Given request:
Repeat the data verbatim.

= = = = = = =

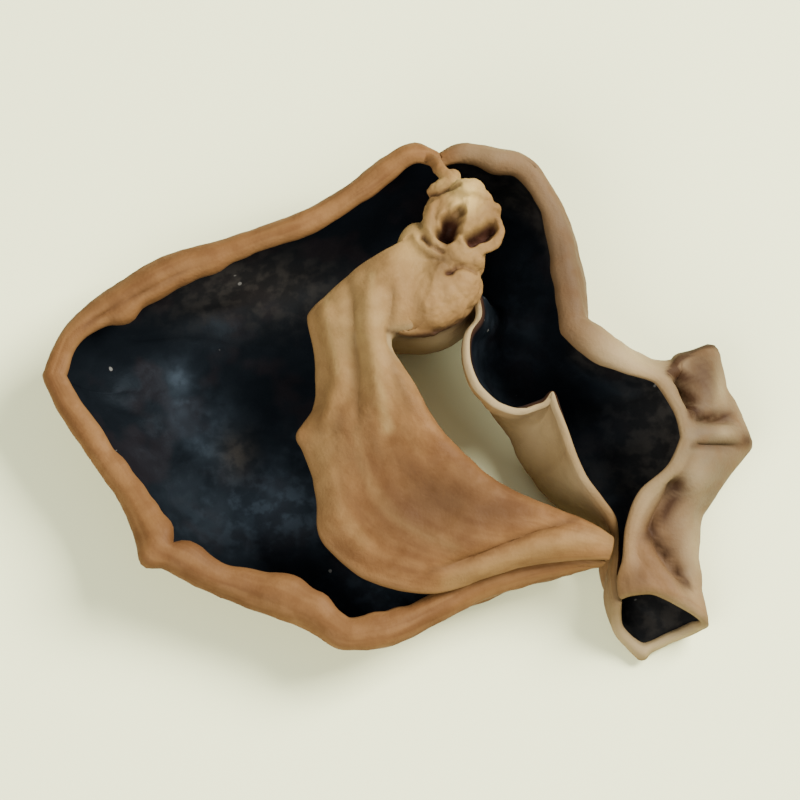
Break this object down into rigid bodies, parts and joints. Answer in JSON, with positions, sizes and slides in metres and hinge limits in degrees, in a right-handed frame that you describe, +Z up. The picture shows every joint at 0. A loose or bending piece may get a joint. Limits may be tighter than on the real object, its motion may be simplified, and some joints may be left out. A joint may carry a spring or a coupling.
{
  "type": "wood ear mushroom",
  "caption": "Dried wood ear mushroom: one curled sheet with rolled rims, a folded flap, a torn foot, a see-through gap and an open-ended tube.",
  "frame": {"origin": "centre of the bounding box's bottom face, on the surface that the ear lies on", "axes": "+X along the ear's length towards the narrow lobe, +Y towards the side where the foot is, +Z up"},
  "size_m": [0.0774, 0.056, 0.0221],
  "materials": {
    "sheet": "dry and dull tan outside, darker and satin inside"
  },
  "bodies": {
    "root": {"wood_ear": "sheet"}
  },
  "joints": []
}
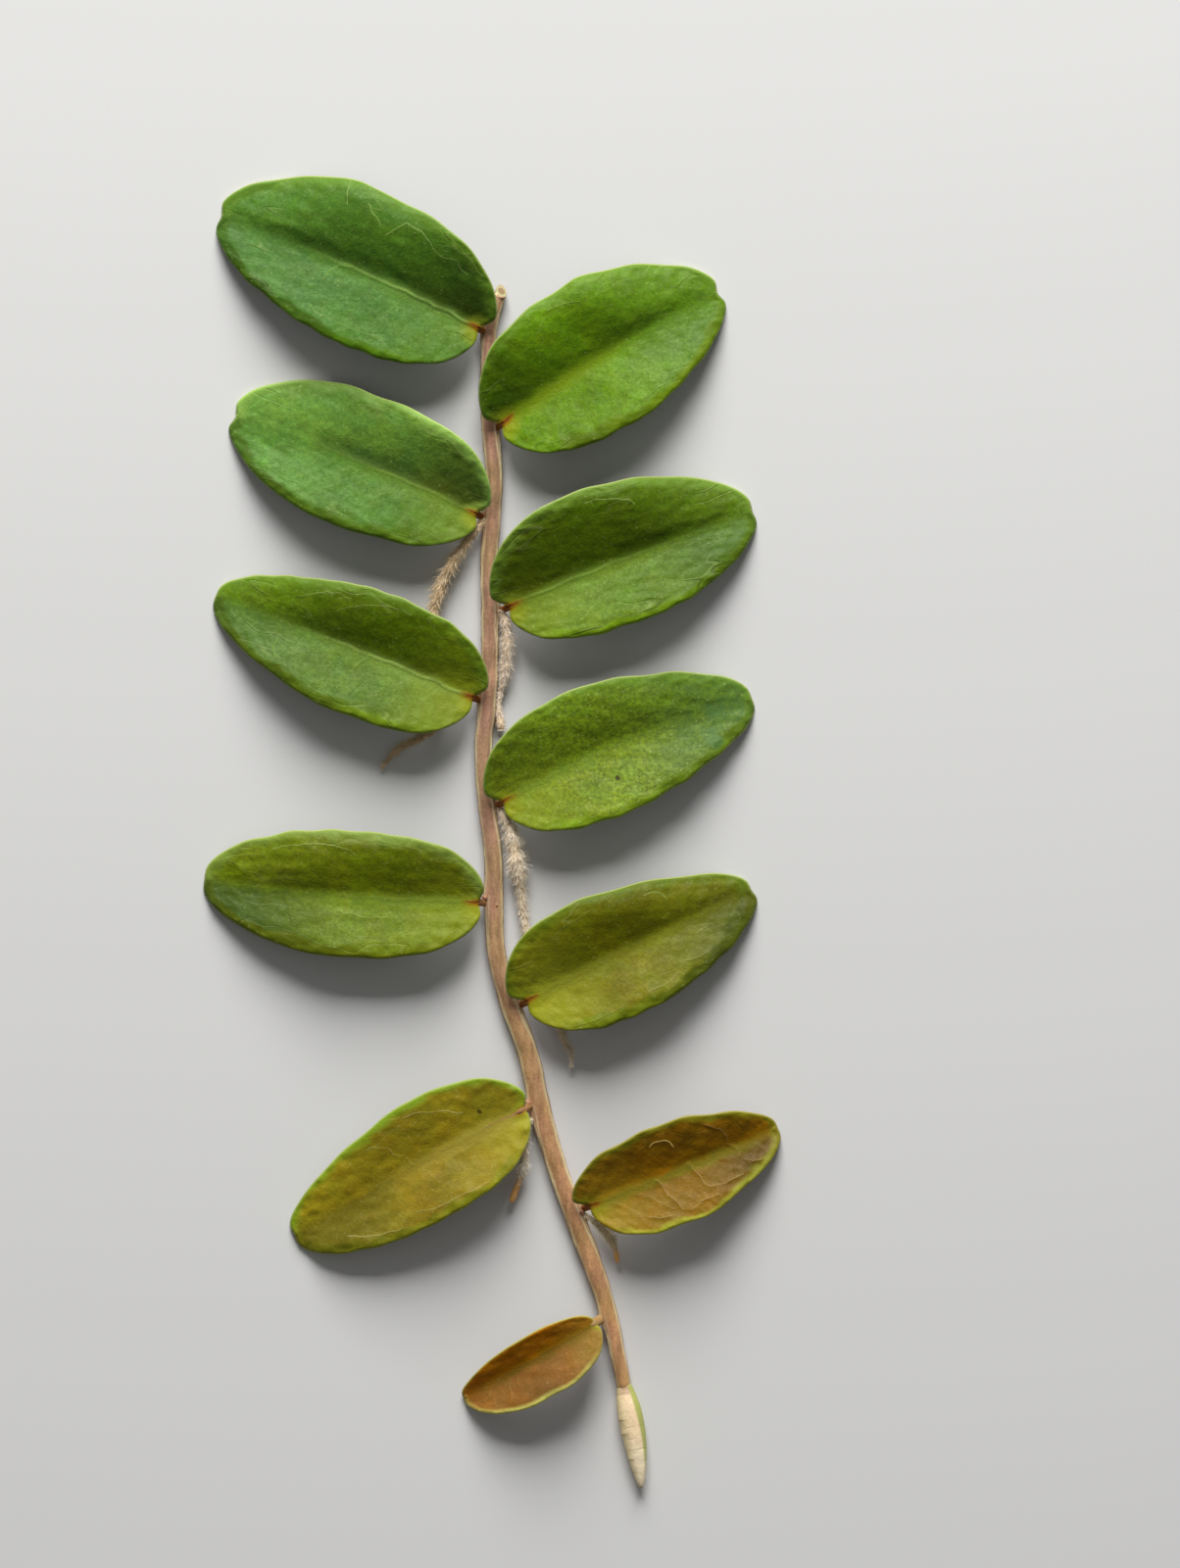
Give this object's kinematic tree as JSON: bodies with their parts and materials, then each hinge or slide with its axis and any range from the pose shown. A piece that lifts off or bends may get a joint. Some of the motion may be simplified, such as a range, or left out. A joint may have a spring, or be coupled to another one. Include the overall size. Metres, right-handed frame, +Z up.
{
  "type": "marcgravia cutting",
  "caption": "Cut shoot of a shingling climber: a slender stem with oval leathery leaves in two rows, felted aerial roots and a closed shoot tip, lying flat.",
  "frame": {"origin": "on the table, under the middle of the cutting's box", "axes": "+Z up out of the leaf faces, +Y along the shoot towards its cut end, +X to the right seen from above"},
  "size_m": [0.0392, 0.0891, 0.0029],
  "materials": {
    "stem_skin": "mauve-brown skin with pale ridges, dull satin",
    "green_leaf": "leathery mid green, waxy satin",
    "olive_leaf": "leathery olive green, waxy satin",
    "bronze_leaf": "young bronze leaf with a lime margin, satin",
    "root_felt": "felted with fine tan root hairs, matte",
    "shoot_tip_skin": "cream with a green edge, dull satin"
  },
  "bodies": {
    "root": {"stem": "stem_skin", "leaf_left_1": "green_leaf", "leaf_left_2": "green_leaf", "leaf_left_3": "green_leaf", "leaf_left_4": "green_leaf", "leaf_left_5": "olive_leaf", "leaf_left_6": "bronze_leaf", "leaf_right_1": "green_leaf", "leaf_right_2": "green_leaf", "leaf_right_3": "green_leaf", "leaf_right_4": "olive_leaf", "leaf_right_5": "bronze_leaf", "aerial_root_left_2": "root_felt", "aerial_root_right_2": "root_felt", "aerial_root_right_3": "root_felt", "aerial_root_left_5": "root_felt", "aerial_root_right_5": "root_felt", "shoot_tip": "shoot_tip_skin"}
  },
  "joints": []
}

= = = = = = =

Task result:
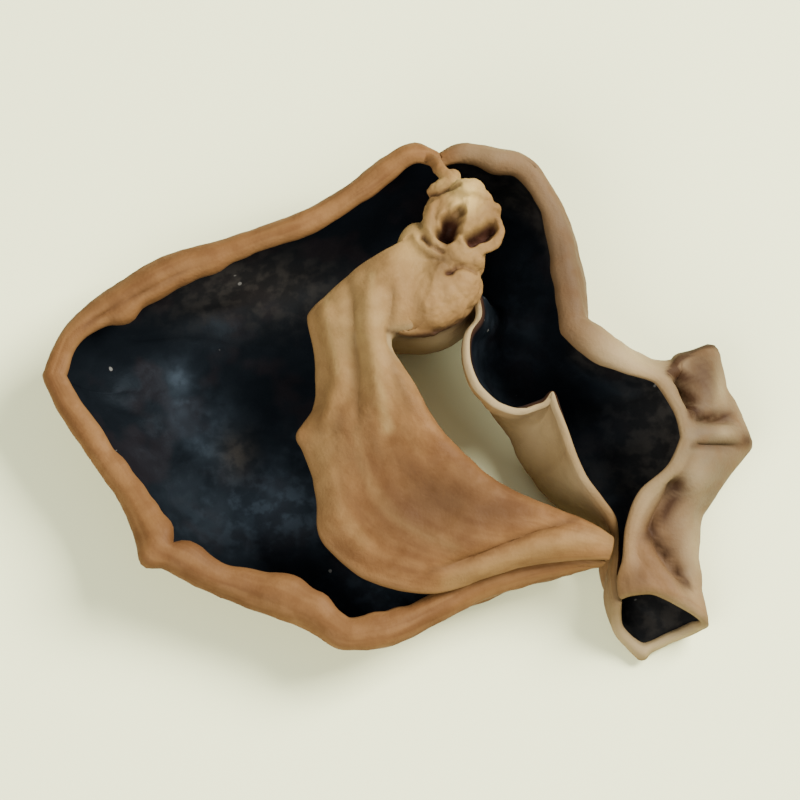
Break this object down into rigid bodies, parts and joints. Answer in JSON, with positions, sizes and slides in metres and hinge limits in degrees, in a right-handed frame that you describe, +Z up. The picture shows every joint at 0. A loose or bending piece may get a joint. Limits may be tighter than on the real object, its motion may be simplified, and some joints may be left out. A joint may carry a spring or a coupling.
{
  "type": "wood ear mushroom",
  "caption": "Dried wood ear mushroom: one curled sheet with rolled rims, a folded flap, a torn foot, a see-through gap and an open-ended tube.",
  "frame": {"origin": "centre of the bounding box's bottom face, on the surface that the ear lies on", "axes": "+X along the ear's length towards the narrow lobe, +Y towards the side where the foot is, +Z up"},
  "size_m": [0.0774, 0.056, 0.0221],
  "materials": {
    "sheet": "dry and dull tan outside, darker and satin inside"
  },
  "bodies": {
    "root": {"wood_ear": "sheet"}
  },
  "joints": []
}
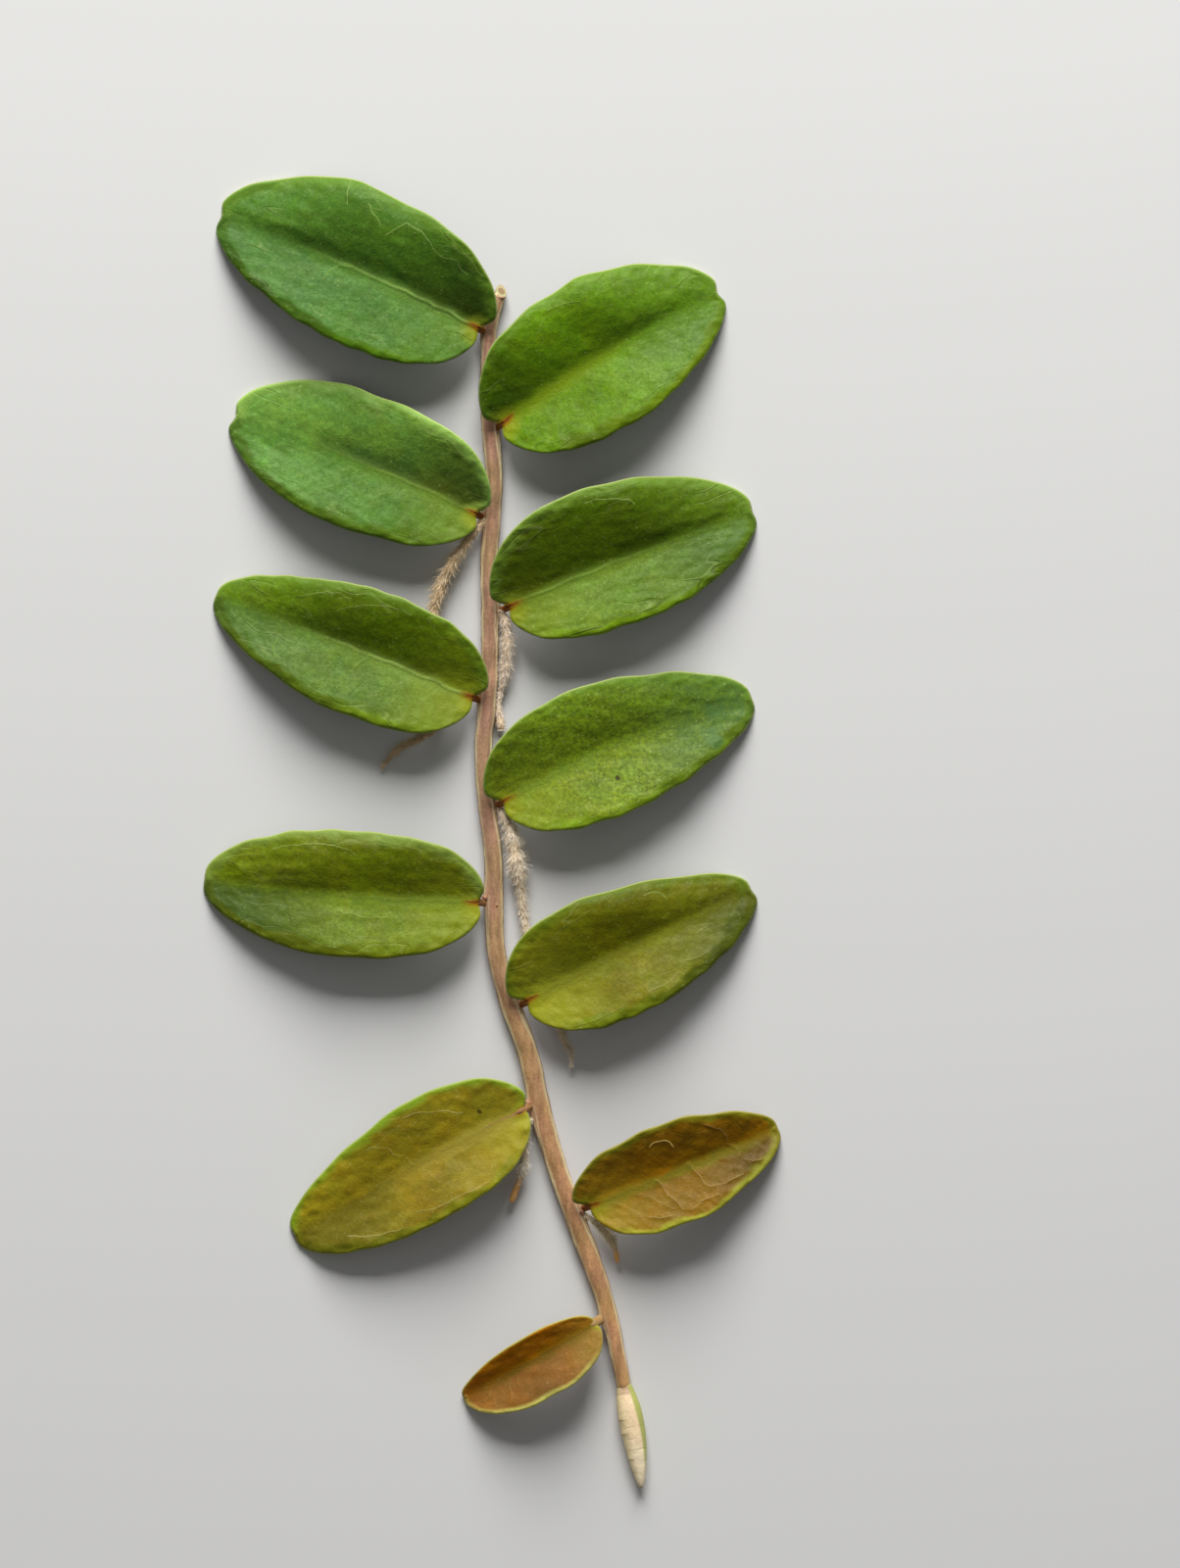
Give this object's kinematic tree as JSON: bodies with their parts and materials, then each hinge or slide with its axis and any range from the pose shown. A piece that lifts off or bends may get a joint. Some of the motion may be simplified, such as a range, or left out. A joint may have a spring, or be coupled to another one. Include the overall size. Metres, right-handed frame, +Z up.
{
  "type": "marcgravia cutting",
  "caption": "Cut shoot of a shingling climber: a slender stem with oval leathery leaves in two rows, felted aerial roots and a closed shoot tip, lying flat.",
  "frame": {"origin": "on the table, under the middle of the cutting's box", "axes": "+Z up out of the leaf faces, +Y along the shoot towards its cut end, +X to the right seen from above"},
  "size_m": [0.0392, 0.0891, 0.0029],
  "materials": {
    "stem_skin": "mauve-brown skin with pale ridges, dull satin",
    "green_leaf": "leathery mid green, waxy satin",
    "olive_leaf": "leathery olive green, waxy satin",
    "bronze_leaf": "young bronze leaf with a lime margin, satin",
    "root_felt": "felted with fine tan root hairs, matte",
    "shoot_tip_skin": "cream with a green edge, dull satin"
  },
  "bodies": {
    "root": {"stem": "stem_skin", "leaf_left_1": "green_leaf", "leaf_left_2": "green_leaf", "leaf_left_3": "green_leaf", "leaf_left_4": "green_leaf", "leaf_left_5": "olive_leaf", "leaf_left_6": "bronze_leaf", "leaf_right_1": "green_leaf", "leaf_right_2": "green_leaf", "leaf_right_3": "green_leaf", "leaf_right_4": "olive_leaf", "leaf_right_5": "bronze_leaf", "aerial_root_left_2": "root_felt", "aerial_root_right_2": "root_felt", "aerial_root_right_3": "root_felt", "aerial_root_left_5": "root_felt", "aerial_root_right_5": "root_felt", "shoot_tip": "shoot_tip_skin"}
  },
  "joints": []
}